#### [WHAT YOU HAVE TO DO]
Nothing should be output except the lines from the one containing "return disc_frame * body" through the one containing "bpy.data.objects.remove(obj)", both ends included, each repeated exactly.

▬▬▬

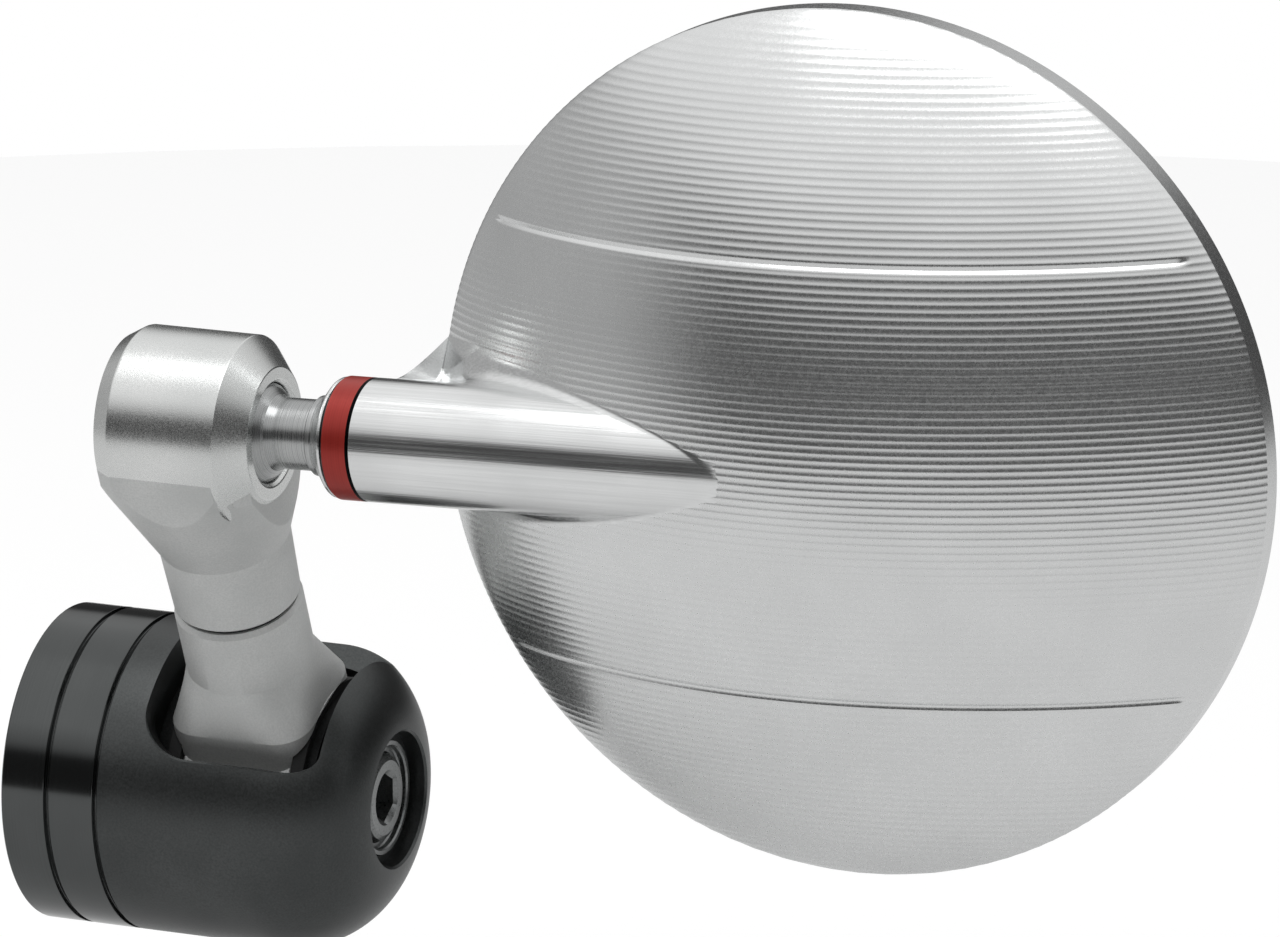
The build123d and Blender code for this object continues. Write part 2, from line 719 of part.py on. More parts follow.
def make_mirror_glass():
    """Round glass with a ground bevel, sunk just behind the rim."""
    back = -(RIM_L - GLASS_SINK)
    glass_r = DISC_R - RIM_WALL - RUN
    body = turned_z(
        (0, back),
        (glass_r - GLASS_BEVEL, back),
        (glass_r, back + GLASS_BEVEL),
        (glass_r, back + GLASS_L),
        (0, back + GLASS_L),
    )
    return disc_frame * body


PIECES = {
    "end_ring": make_end_ring,
    "middle_ring": make_middle_ring,
    "clamp_housing": make_housing,
    "pivot_bush": make_pivot_bush,
    "clamp_screw": make_clamp_screw,
    "thrust_disc_in": make_thrust_in,
    "friction_disc_in": make_friction_in,
    "friction_disc_out": make_friction_out,
    "thrust_disc_out": make_thrust_out,
    "pivot_spring": make_pivot_spring,
    "arm_foot": make_arm_foot,
    "swivel_grub": make_swivel_grub,
    "swivel_pad": make_swivel_pad,
    "arm_head": make_arm_head,
    "ball_seat_front": make_front_seat,
    "ball_seat_rear": make_rear_seat,
    "disc_spring_a": make_disc_spring_a,
    "disc_spring_b": make_disc_spring_b,
    "tension_plug": make_tension_plug,
    "ball_stud": make_ball_stud,
    "neck_seal": make_neck_seal,
    "sleeve_end_cap": make_end_cap,
    "accent_ring": make_accent_ring,
    "mirror_shell": make_mirror_shell,
    "glass_pad": make_glass_pad,
    "mirror_glass": make_mirror_glass,
}

for name, make in PIECES.items():
    export_step(make(), "parts/" + name + ".step")
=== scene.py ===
"""Studio scene of a bar end mirror: black slotted clamp, silver two-piece arm and a round milled mirror."""
from __future__ import annotations

import json
import logging
from dataclasses import dataclass
from enum import Enum

import bmesh
import bpy
import numpy as np
from mathutils import Matrix

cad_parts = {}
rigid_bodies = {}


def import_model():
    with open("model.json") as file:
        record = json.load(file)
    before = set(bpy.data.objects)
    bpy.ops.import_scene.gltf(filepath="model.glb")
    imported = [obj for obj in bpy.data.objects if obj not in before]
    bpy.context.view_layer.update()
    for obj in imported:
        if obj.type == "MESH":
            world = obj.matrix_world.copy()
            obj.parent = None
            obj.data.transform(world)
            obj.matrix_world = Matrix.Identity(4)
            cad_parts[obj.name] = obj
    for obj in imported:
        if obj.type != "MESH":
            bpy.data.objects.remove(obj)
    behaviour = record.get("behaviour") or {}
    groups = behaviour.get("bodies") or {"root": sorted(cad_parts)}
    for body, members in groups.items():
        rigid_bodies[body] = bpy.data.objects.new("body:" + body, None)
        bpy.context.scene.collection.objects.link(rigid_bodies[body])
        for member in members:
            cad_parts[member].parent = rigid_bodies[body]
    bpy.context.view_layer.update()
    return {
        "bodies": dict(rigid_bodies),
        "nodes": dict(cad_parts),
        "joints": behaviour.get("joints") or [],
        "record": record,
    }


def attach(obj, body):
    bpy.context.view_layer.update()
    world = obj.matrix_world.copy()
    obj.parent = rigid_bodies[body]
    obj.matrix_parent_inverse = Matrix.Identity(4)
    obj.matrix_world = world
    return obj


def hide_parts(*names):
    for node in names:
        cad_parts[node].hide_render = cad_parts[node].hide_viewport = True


Profile = list[tuple[float, float]] | np.ndarray
Nodes = dict[str, bpy.types.Object]
Tree = bpy.types.NodeTree
Socket = bpy.types.NodeSocket
LOG = logging.getLogger("bar_end_mirror")
MM = 0.001
TURN = 2 * np.pi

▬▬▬

#### [EXPECTED ANSWER]
    return disc_frame * body


PIECES = {
    "end_ring": make_end_ring,
    "middle_ring": make_middle_ring,
    "clamp_housing": make_housing,
    "pivot_bush": make_pivot_bush,
    "clamp_screw": make_clamp_screw,
    "thrust_disc_in": make_thrust_in,
    "friction_disc_in": make_friction_in,
    "friction_disc_out": make_friction_out,
    "thrust_disc_out": make_thrust_out,
    "pivot_spring": make_pivot_spring,
    "arm_foot": make_arm_foot,
    "swivel_grub": make_swivel_grub,
    "swivel_pad": make_swivel_pad,
    "arm_head": make_arm_head,
    "ball_seat_front": make_front_seat,
    "ball_seat_rear": make_rear_seat,
    "disc_spring_a": make_disc_spring_a,
    "disc_spring_b": make_disc_spring_b,
    "tension_plug": make_tension_plug,
    "ball_stud": make_ball_stud,
    "neck_seal": make_neck_seal,
    "sleeve_end_cap": make_end_cap,
    "accent_ring": make_accent_ring,
    "mirror_shell": make_mirror_shell,
    "glass_pad": make_glass_pad,
    "mirror_glass": make_mirror_glass,
}

for name, make in PIECES.items():
    export_step(make(), "parts/" + name + ".step")
=== scene.py ===
"""Studio scene of a bar end mirror: black slotted clamp, silver two-piece arm and a round milled mirror."""
from __future__ import annotations

import json
import logging
from dataclasses import dataclass
from enum import Enum

import bmesh
import bpy
import numpy as np
from mathutils import Matrix

cad_parts = {}
rigid_bodies = {}


def import_model():
    with open("model.json") as file:
        record = json.load(file)
    before = set(bpy.data.objects)
    bpy.ops.import_scene.gltf(filepath="model.glb")
    imported = [obj for obj in bpy.data.objects if obj not in before]
    bpy.context.view_layer.update()
    for obj in imported:
        if obj.type == "MESH":
            world = obj.matrix_world.copy()
            obj.parent = None
            obj.data.transform(world)
            obj.matrix_world = Matrix.Identity(4)
            cad_parts[obj.name] = obj
    for obj in imported:
        if obj.type != "MESH":
            bpy.data.objects.remove(obj)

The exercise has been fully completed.